Sabino Manuel, um conhecido comerciante local que se encontrava à porta do seu
estabelecimento na hora do tiroteio, foi um dos 14 elementos detidos. “O irmão
Sabino é um comerciante bem conhecido, até pelos oficiais e agentes da Polícia
Nacional. Nós, activistas locais, também conhecemos muito bem este homem e
sabemos que nunca teve simpatias pelo movimento regionalista de José Mateus
Zecamutchima, o líder do Protectorado da Lunda-Tchokwé.
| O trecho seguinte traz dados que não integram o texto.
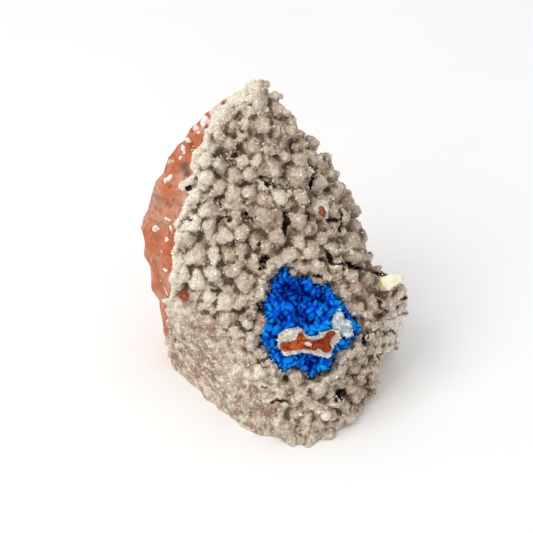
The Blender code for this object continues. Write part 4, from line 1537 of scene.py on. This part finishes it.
    def _tint(self, mesh: Mesh) -> None:
        """Stores how brown, cream, whitened or green each vertex is, how much painted shade it gets in
        crevices, seams and clefts, and painted highlight in cream on convex crests.
        """
        points = points_of(mesh)
        across, up, _ = plane_places(points)
        front = np.clip(normals_of(mesh) @ np.array(OUT) * 2 + 0.6, 0, 1)
        flat = self._flatness(across, up) * front
        # Painted shade: darker in wide and tight hollows, along the seams between the large lumps and in
        # the clefts, less near the rim.
        wide = hollowness(mesh, 40, 0.9)
        tight = hollowness(mesh, 7, 0.2)
        deep = np.clip(read_values(mesh, "deep") * 1.8, 0, 1)
        _, border, number = self.knobs.at(points)
        own = np.array([noise.cell((value * 3.7, 0.5, 0.5)) for value in number.tolist()])
        seam = np.exp(-((border / 0.12) ** 2)) * front * (1 - 0.9 * flat)
        shade = 0.75 * np.clip(wide - 0.08, 0, 1) + 0.25 * np.clip(tight, 0, 1) + 0.45 * seam
        shade = np.minimum(shade, self.shade_limit)
        rim = np.clip(1.2 - self._from_rim(across, up) / 2.4, 0, 1)
        put_values(mesh, "shaded_cleft", np.clip(np.maximum(shade * (1 - 0.6 * rim), deep), 0, 1))
        brown = total_weight(self.browns, across, up) * front
        patches = np.clip(noise_values(points, 6, 4.4) - 0.25, 0, 1) * 0.8
        brown += patches + np.clip(own - 0.1, 0, 1) * 0.55 * front
        brown += flat * np.clip(noise_values(points, 2.4, 6.1) * 3.5 + 0.5, 0, 0.95)
        put_values(mesh, "brown", np.clip(brown * (1 - rim), 0, 0.9))
        cream = total_weight(self.creams, across, up) * front
        # Cream on the rim, in the listed spots and on some lumps is the crust's own; the cream on convex
        # crests is painted highlight.
        cream += rim + np.clip(-wide * 0.6, 0, 0.45) + np.clip(-own - 0.2, 0, 1) * 0.45 * front
        cream += flat * np.clip(noise_values(points, 2.0, 3.6) * 3.0 - 0.25, 0, 0.7)
        put_values(mesh, "cream", np.clip(cream, 0, 1))
        put_values(mesh, "chalk", np.clip(total_weight(self.chalks, across, up), 0, 1))
        put_values(mesh, "green", np.clip(total_weight(self.greens, across, up) * front, 0, 1))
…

O irmão Sabino é de
Benguela”, denuncia Jordan Muacabinza.
Com o anúncio antecipado da manifestação, a vila de Cafunfo acordou em estado
de sítio.
“Parece que estamos em situação de guerra aqui em Cafunfo. As ruas estão
militarizadas. Não há livre circulação de pessoas. Os populares continuam a ser
intimidados”, afirma Jordan Muacabinza.
Segundo Salvador Fragoso, “os homens do Protectorado avisam que vão fazer uma
manifestação e, muitas vezes, nem saem do quintal, onde ficam a entoar
cânticos, em frente da casa de um dos líderes, André Zende, ou num espaço
aberto. Mas isto é suficiente para colocar todas as forças de defesa e
segurança em estado de alerta máximo e de guerra”.
O Maka Angola contactou por via telefónica o comandante da Esquadra de Cafunfo
para ouvir a versão oficial sobre o tiroteio: “Para mais informações, ligue ao
comando municipal”, e desligou abruptamente o telefone. Até à hora da
publicação desta matéria, não foi possível contactar o comando municipal.
Continuaremos a tentar, para mais esclarecimentos.
A 26 de Junho do ano passado, durante a repressão de uma manifestação do
Protectorado no Cuango, um dos seguranças do chefe de Operações do Comando
Municipal do Cuango, João Mazanga, matou Pimbi Txifutxi, de 35 anos, com um
tiro no abdómen, quando este saía da igreja, de bíblia na mão. Nesse dia, as
forças policiais e os militares feriram vários cidadãos e efectuaram dezenas de
detenções (ver aqui).
Cafunfo é a única região onde o governo recorre sempre às FAA para reprimir
manifestações, por mais insignificantes que sejam.